+++ Data provided

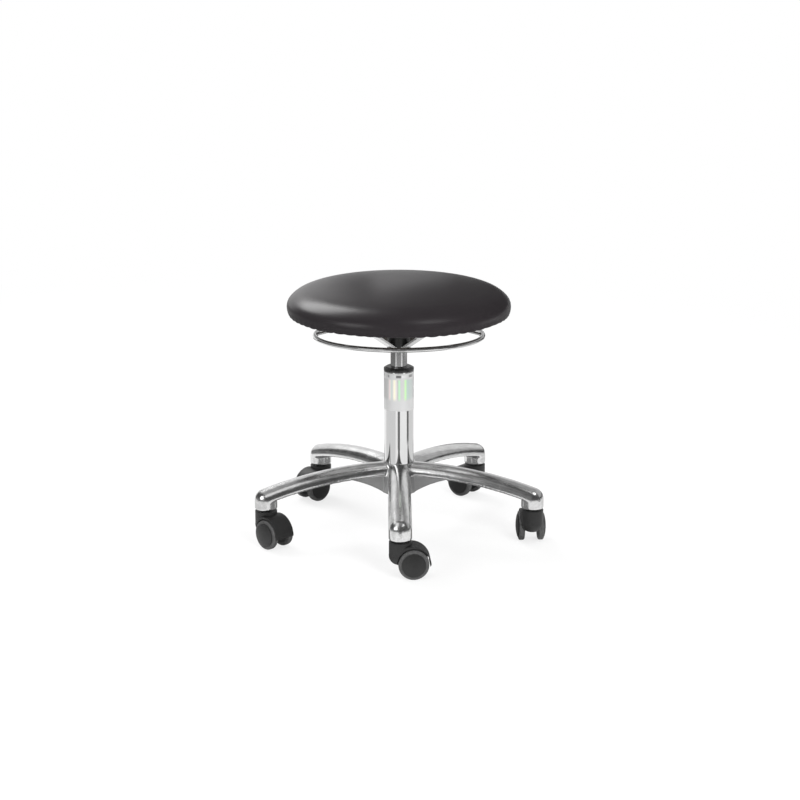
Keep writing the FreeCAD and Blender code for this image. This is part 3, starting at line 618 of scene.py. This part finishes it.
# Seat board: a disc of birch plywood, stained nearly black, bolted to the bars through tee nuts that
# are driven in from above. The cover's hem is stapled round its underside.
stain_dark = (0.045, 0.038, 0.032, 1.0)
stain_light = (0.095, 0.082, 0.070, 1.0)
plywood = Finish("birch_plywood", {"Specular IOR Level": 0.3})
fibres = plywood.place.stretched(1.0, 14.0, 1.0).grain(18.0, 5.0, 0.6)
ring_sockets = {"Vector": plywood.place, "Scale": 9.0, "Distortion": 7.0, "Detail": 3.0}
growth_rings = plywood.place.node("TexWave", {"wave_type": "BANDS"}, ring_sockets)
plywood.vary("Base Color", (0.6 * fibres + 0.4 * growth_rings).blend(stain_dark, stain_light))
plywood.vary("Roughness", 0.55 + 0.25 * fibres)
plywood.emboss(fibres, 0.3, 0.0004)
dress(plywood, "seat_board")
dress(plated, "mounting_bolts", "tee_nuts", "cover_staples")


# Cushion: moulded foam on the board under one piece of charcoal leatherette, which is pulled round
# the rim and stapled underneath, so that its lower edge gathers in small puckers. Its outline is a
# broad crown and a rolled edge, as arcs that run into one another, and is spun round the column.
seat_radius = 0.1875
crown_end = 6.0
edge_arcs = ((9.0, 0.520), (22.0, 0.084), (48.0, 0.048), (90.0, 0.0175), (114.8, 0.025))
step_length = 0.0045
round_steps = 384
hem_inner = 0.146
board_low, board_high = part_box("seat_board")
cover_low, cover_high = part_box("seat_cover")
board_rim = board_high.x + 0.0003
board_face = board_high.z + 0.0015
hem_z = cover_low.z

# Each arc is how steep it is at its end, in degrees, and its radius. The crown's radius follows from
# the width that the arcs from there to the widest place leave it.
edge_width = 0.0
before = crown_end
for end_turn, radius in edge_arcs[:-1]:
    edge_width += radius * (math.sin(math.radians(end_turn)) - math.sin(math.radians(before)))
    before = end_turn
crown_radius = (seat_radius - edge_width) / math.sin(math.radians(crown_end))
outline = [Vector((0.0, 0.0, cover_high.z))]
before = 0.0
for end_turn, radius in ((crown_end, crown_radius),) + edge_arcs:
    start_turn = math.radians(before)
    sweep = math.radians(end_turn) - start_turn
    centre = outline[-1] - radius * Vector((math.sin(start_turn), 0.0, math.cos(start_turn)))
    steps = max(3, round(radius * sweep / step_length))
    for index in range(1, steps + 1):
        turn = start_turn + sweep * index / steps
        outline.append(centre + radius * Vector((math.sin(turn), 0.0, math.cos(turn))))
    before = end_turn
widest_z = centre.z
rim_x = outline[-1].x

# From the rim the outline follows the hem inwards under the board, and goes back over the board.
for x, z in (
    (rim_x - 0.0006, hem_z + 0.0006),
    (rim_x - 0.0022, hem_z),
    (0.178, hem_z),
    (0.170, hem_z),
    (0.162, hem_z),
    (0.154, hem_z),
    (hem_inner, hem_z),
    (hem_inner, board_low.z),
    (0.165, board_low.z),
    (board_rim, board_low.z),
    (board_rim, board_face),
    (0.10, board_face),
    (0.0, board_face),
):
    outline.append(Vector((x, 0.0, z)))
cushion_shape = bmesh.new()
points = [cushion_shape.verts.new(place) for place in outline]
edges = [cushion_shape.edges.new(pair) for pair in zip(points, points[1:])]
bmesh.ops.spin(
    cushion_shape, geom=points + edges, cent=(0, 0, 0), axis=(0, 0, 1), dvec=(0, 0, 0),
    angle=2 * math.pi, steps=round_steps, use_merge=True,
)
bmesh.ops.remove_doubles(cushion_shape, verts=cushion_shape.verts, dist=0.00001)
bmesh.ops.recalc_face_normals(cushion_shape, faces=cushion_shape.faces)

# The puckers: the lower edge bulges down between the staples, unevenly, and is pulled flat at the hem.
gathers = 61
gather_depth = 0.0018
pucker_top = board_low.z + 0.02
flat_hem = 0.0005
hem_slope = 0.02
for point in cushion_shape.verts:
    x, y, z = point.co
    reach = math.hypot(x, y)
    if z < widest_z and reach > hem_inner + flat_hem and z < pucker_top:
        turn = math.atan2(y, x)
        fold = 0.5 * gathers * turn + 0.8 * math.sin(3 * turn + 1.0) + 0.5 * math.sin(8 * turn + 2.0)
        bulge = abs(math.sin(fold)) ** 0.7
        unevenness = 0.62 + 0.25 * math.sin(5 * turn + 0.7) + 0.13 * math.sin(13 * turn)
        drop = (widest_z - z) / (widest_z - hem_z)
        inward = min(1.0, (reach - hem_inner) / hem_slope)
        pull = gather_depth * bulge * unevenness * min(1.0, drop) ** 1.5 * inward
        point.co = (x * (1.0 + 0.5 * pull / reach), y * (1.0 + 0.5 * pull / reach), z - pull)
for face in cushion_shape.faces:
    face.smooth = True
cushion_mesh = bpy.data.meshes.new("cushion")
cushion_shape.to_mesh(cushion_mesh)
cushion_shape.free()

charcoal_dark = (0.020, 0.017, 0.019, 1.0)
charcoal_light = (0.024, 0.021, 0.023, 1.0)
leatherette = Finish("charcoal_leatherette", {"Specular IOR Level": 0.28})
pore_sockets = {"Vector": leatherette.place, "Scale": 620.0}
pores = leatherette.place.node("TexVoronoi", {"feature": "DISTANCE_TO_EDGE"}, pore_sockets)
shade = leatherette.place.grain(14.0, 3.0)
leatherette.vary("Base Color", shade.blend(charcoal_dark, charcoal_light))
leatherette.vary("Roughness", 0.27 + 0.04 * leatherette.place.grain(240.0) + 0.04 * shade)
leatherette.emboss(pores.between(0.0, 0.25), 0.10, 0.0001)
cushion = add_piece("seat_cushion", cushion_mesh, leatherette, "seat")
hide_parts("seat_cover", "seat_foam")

++++++

■ Challenge
Beginning at the first line above, repeat exactly until the line containing "hem_z = cover_low.z", which is included.

■ Correct result
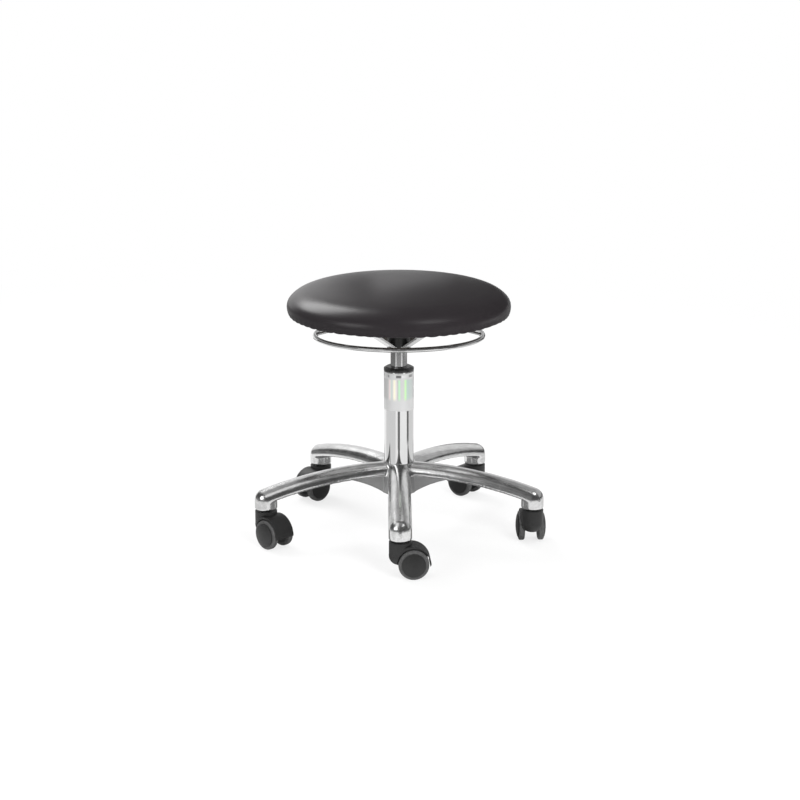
Keep writing the FreeCAD and Blender code for this image. This is part 3, starting at line 618 of scene.py. This part finishes it.
# Seat board: a disc of birch plywood, stained nearly black, bolted to the bars through tee nuts that
# are driven in from above. The cover's hem is stapled round its underside.
stain_dark = (0.045, 0.038, 0.032, 1.0)
stain_light = (0.095, 0.082, 0.070, 1.0)
plywood = Finish("birch_plywood", {"Specular IOR Level": 0.3})
fibres = plywood.place.stretched(1.0, 14.0, 1.0).grain(18.0, 5.0, 0.6)
ring_sockets = {"Vector": plywood.place, "Scale": 9.0, "Distortion": 7.0, "Detail": 3.0}
growth_rings = plywood.place.node("TexWave", {"wave_type": "BANDS"}, ring_sockets)
plywood.vary("Base Color", (0.6 * fibres + 0.4 * growth_rings).blend(stain_dark, stain_light))
plywood.vary("Roughness", 0.55 + 0.25 * fibres)
plywood.emboss(fibres, 0.3, 0.0004)
dress(plywood, "seat_board")
dress(plated, "mounting_bolts", "tee_nuts", "cover_staples")


# Cushion: moulded foam on the board under one piece of charcoal leatherette, which is pulled round
# the rim and stapled underneath, so that its lower edge gathers in small puckers. Its outline is a
# broad crown and a rolled edge, as arcs that run into one another, and is spun round the column.
seat_radius = 0.1875
crown_end = 6.0
edge_arcs = ((9.0, 0.520), (22.0, 0.084), (48.0, 0.048), (90.0, 0.0175), (114.8, 0.025))
step_length = 0.0045
round_steps = 384
hem_inner = 0.146
board_low, board_high = part_box("seat_board")
cover_low, cover_high = part_box("seat_cover")
board_rim = board_high.x + 0.0003
board_face = board_high.z + 0.0015
hem_z = cover_low.z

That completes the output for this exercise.